Edward Fry

For the Australian rugby footballer of the same name, see Ed Fry.
Sir Edward Fry.

Sir Edward Fry GCB GCMG PC FRS (1827–1918), was a judge in the British Court of Appeal (1883–1892) and also an arbitrator on the Permanent Court of Arbitration. He was a Quaker, son of Joseph Fry (1795–1879) and Mary Ann Swaine.

He was called to the bar in 1854, took silk in 1869 and became a judge in Chancery in 1877.[1] He was raised to the Court of Appeal in 1883[2] and retired in 1892. Retirement from the court did not mean retirement from legal work. In 1897 he accepted an offer to preside over the royal commission on the Irish Land Acts. He also acted as an arbitrator in the Welsh coal strike (1898), the Grimsby fishery dispute (1901) and between the London and North Western Railway Company and its employees (1906, 1907).

Judgments

Judgments of Fry include:

He was also involved in international law. In 1902 he acted as one of five arbitrators at The Hague in the Pious Fund of the Californias dispute between the United States and Mexico, the first dispute between states arbitrated by the Permanent Court of Arbitration. In 1904 he was the British legal assessor on the commission to investigate the Dogger Bank incident where the Russian navy accidentally attacked a British herring fleet in the North Sea. He was involved in the second Hague Conference (1907).
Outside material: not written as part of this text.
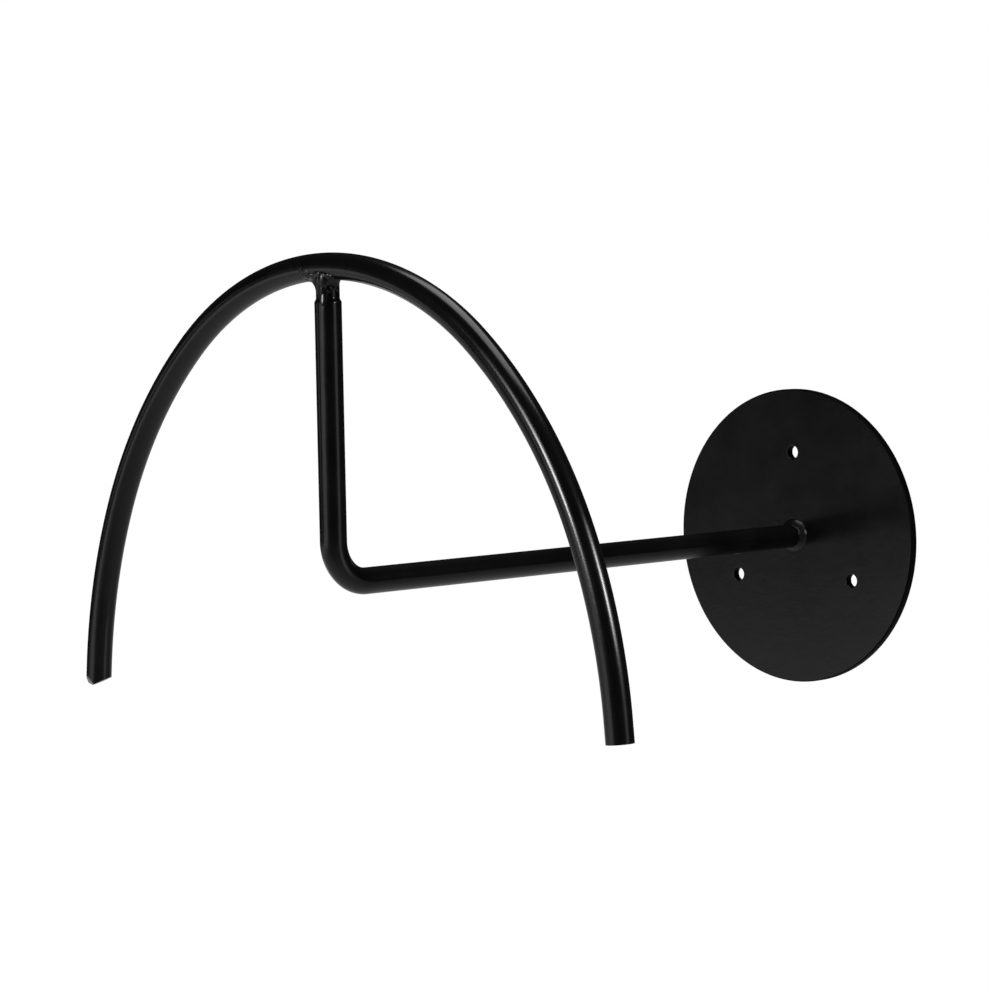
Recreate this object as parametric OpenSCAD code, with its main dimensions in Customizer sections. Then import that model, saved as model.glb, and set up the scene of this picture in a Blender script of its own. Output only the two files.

In 1908/1909 he was an arbitrator between France and Germany over a case where France had seized deserters (including some German citizens) from German diplomatic protection.

Zoological and botanical work

Besides law he was on the council of University College London and interested in Zoology (he was elected to the Royal Society in 1883).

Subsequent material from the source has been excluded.